▶ **TASK TO COMPLETE**
Print all of the data exactly as written.
■ ■ ■ ■ ■ ■ ■
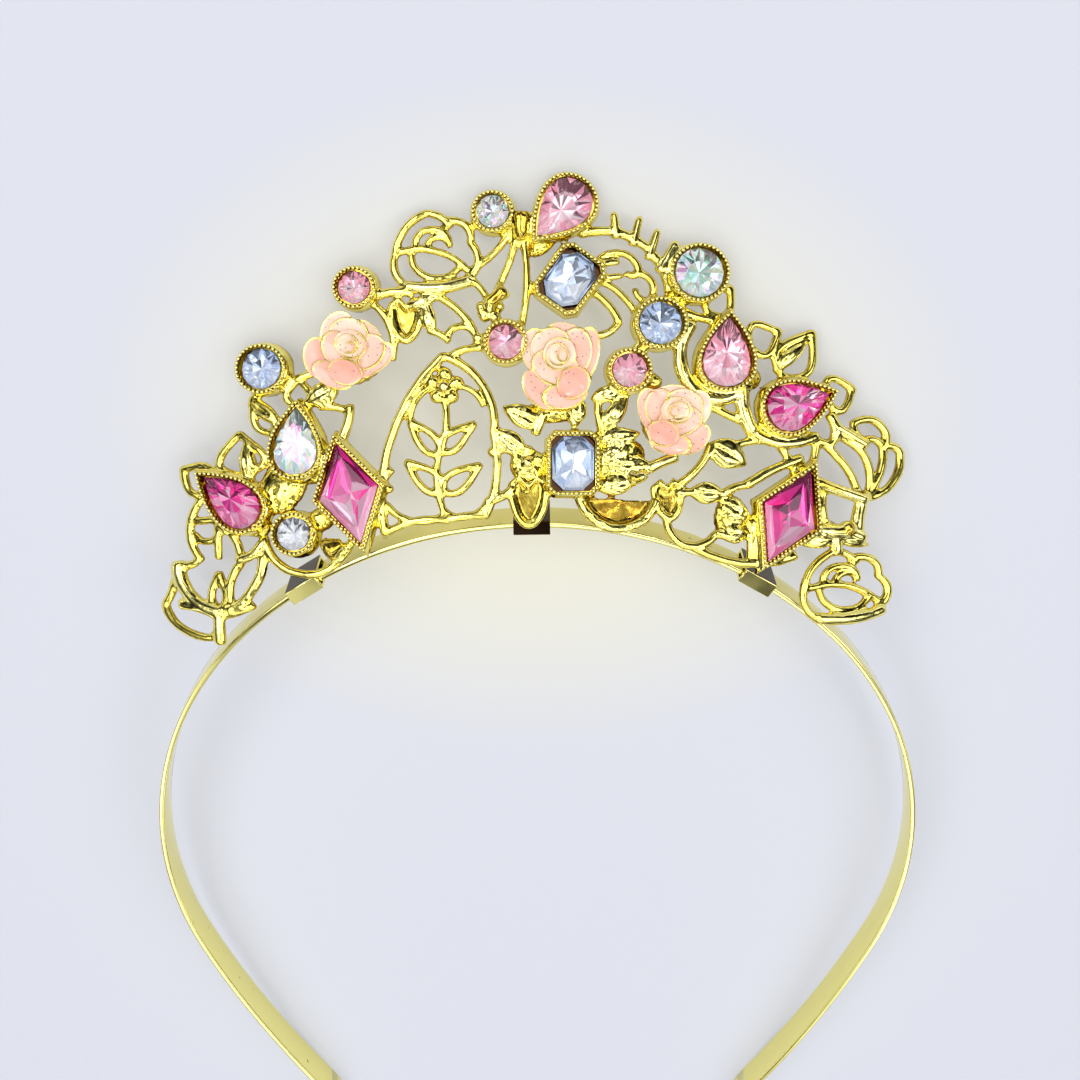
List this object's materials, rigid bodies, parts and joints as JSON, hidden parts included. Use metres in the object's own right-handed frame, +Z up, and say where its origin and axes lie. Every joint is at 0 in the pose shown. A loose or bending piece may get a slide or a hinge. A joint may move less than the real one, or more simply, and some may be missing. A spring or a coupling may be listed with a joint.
{
  "type": "tiara",
  "caption": "Pierced cast tiara ornament with faceted stones and enamelled roses, clipped to a flat metal headband, lying on its back.",
  "frame": {"origin": "on the surface the tiara lies on, under the middle of its bounding box", "axes": "+Z up, +Y from the headband's tips towards the ornament's top, +X to the right as seen from the front"},
  "size_m": [0.1252, 0.1666, 0.0195],
  "materials": {
    "gold_plate": "bright lemon-gold plating, mirror polished on the band, softly rippled on the casting",
    "pink_enamel": "peach-pink enamel with fine glitter, in gold cell lines",
    "stone_pink": "faceted foil-backed rose pink stone",
    "stone_magenta": "faceted foil-backed magenta stone",
    "stone_blue": "faceted foil-backed pale blue stone",
    "stone_opal": "faceted clear stone with a rainbow coating",
    "stone_clear": "faceted foil-backed clear stone"
  },
  "bodies": {
    "root": {"openwork": "gold_plate", "headband": "gold_plate", "clip_left": "gold_plate", "clip_centre": "gold_plate", "clip_right": "gold_plate", "stone_round_opal_top": "stone_opal", "stone_pear_pink_top": "stone_pink", "stone_octagon_blue_top": "stone_blue", "stone_round_opal_right": "stone_opal", "stone_round_blue_right": "stone_blue", "stone_round_pink_right": "stone_pink", "stone_round_pink_centre": "stone_pink", "stone_pear_pink_right": "stone_pink", "stone_pear_magenta_right": "stone_magenta", "stone_round_pink_left": "stone_pink", "stone_round_blue_left": "stone_blue", "stone_pear_opal_left": "stone_opal", "stone_pear_magenta_left": "stone_magenta", "stone_round_clear_left": "stone_clear", "stone_rhombus_magenta_left": "stone_magenta", "stone_rhombus_magenta_right": "stone_magenta", "stone_octagon_blue_centre": "stone_blue", "rose_left": "pink_enamel", "rose_centre": "pink_enamel", "rose_right": "pink_enamel"}
  },
  "joints": []
}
■ ■ ■ ■ ■ ■ ■
▶ **RESULT OF THE EXERCISE**
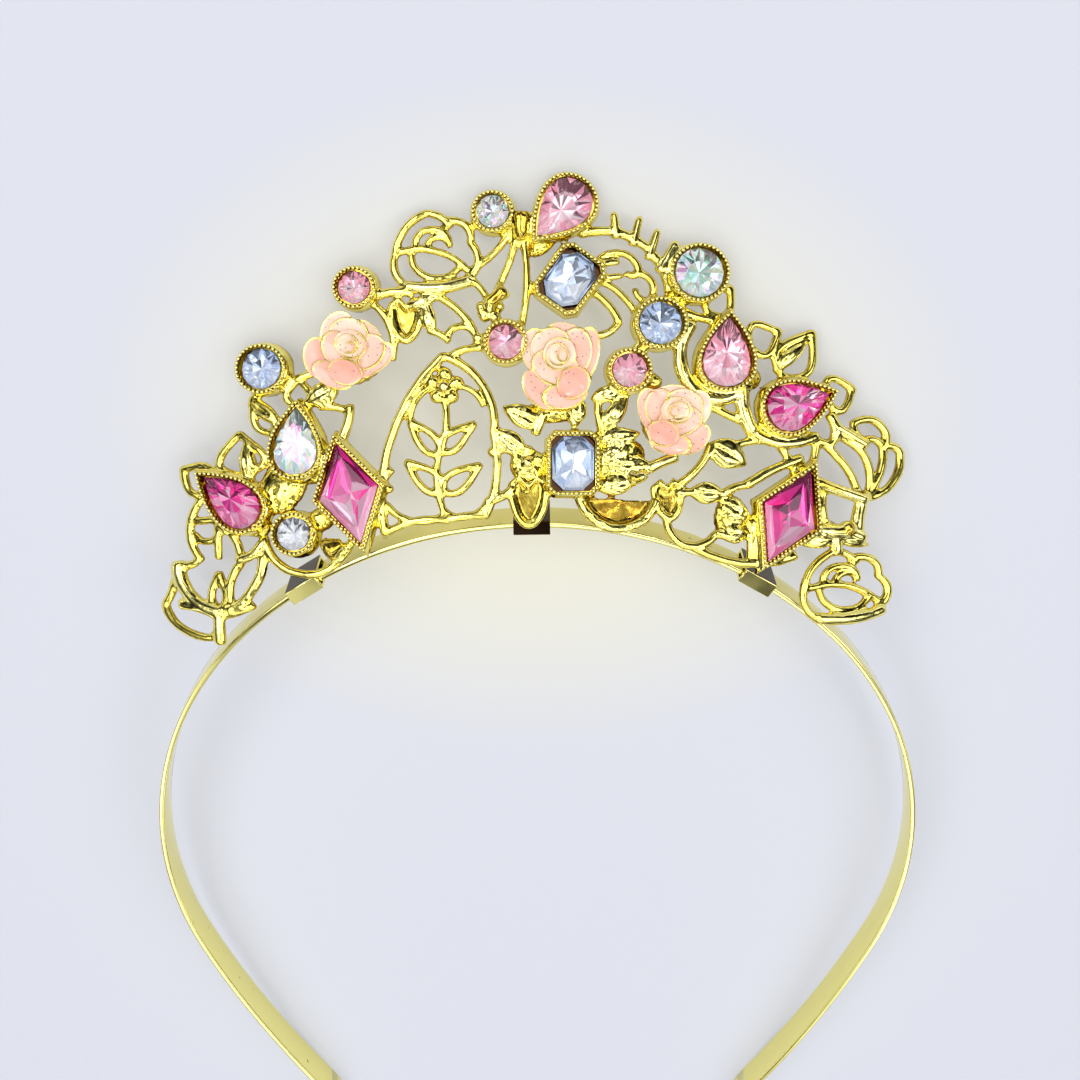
List this object's materials, rigid bodies, parts and joints as JSON, hidden parts included. Use metres in the object's own right-handed frame, +Z up, and say where its origin and axes lie. Every joint is at 0 in the pose shown. A loose or bending piece may get a slide or a hinge. A joint may move less than the real one, or more simply, and some may be missing. A spring or a coupling may be listed with a joint.
{
  "type": "tiara",
  "caption": "Pierced cast tiara ornament with faceted stones and enamelled roses, clipped to a flat metal headband, lying on its back.",
  "frame": {"origin": "on the surface the tiara lies on, under the middle of its bounding box", "axes": "+Z up, +Y from the headband's tips towards the ornament's top, +X to the right as seen from the front"},
  "size_m": [0.1252, 0.1666, 0.0195],
  "materials": {
    "gold_plate": "bright lemon-gold plating, mirror polished on the band, softly rippled on the casting",
    "pink_enamel": "peach-pink enamel with fine glitter, in gold cell lines",
    "stone_pink": "faceted foil-backed rose pink stone",
    "stone_magenta": "faceted foil-backed magenta stone",
    "stone_blue": "faceted foil-backed pale blue stone",
    "stone_opal": "faceted clear stone with a rainbow coating",
    "stone_clear": "faceted foil-backed clear stone"
  },
  "bodies": {
    "root": {"openwork": "gold_plate", "headband": "gold_plate", "clip_left": "gold_plate", "clip_centre": "gold_plate", "clip_right": "gold_plate", "stone_round_opal_top": "stone_opal", "stone_pear_pink_top": "stone_pink", "stone_octagon_blue_top": "stone_blue", "stone_round_opal_right": "stone_opal", "stone_round_blue_right": "stone_blue", "stone_round_pink_right": "stone_pink", "stone_round_pink_centre": "stone_pink", "stone_pear_pink_right": "stone_pink", "stone_pear_magenta_right": "stone_magenta", "stone_round_pink_left": "stone_pink", "stone_round_blue_left": "stone_blue", "stone_pear_opal_left": "stone_opal", "stone_pear_magenta_left": "stone_magenta", "stone_round_clear_left": "stone_clear", "stone_rhombus_magenta_left": "stone_magenta", "stone_rhombus_magenta_right": "stone_magenta", "stone_octagon_blue_centre": "stone_blue", "rose_left": "pink_enamel", "rose_centre": "pink_enamel", "rose_right": "pink_enamel"}
  },
  "joints": []
}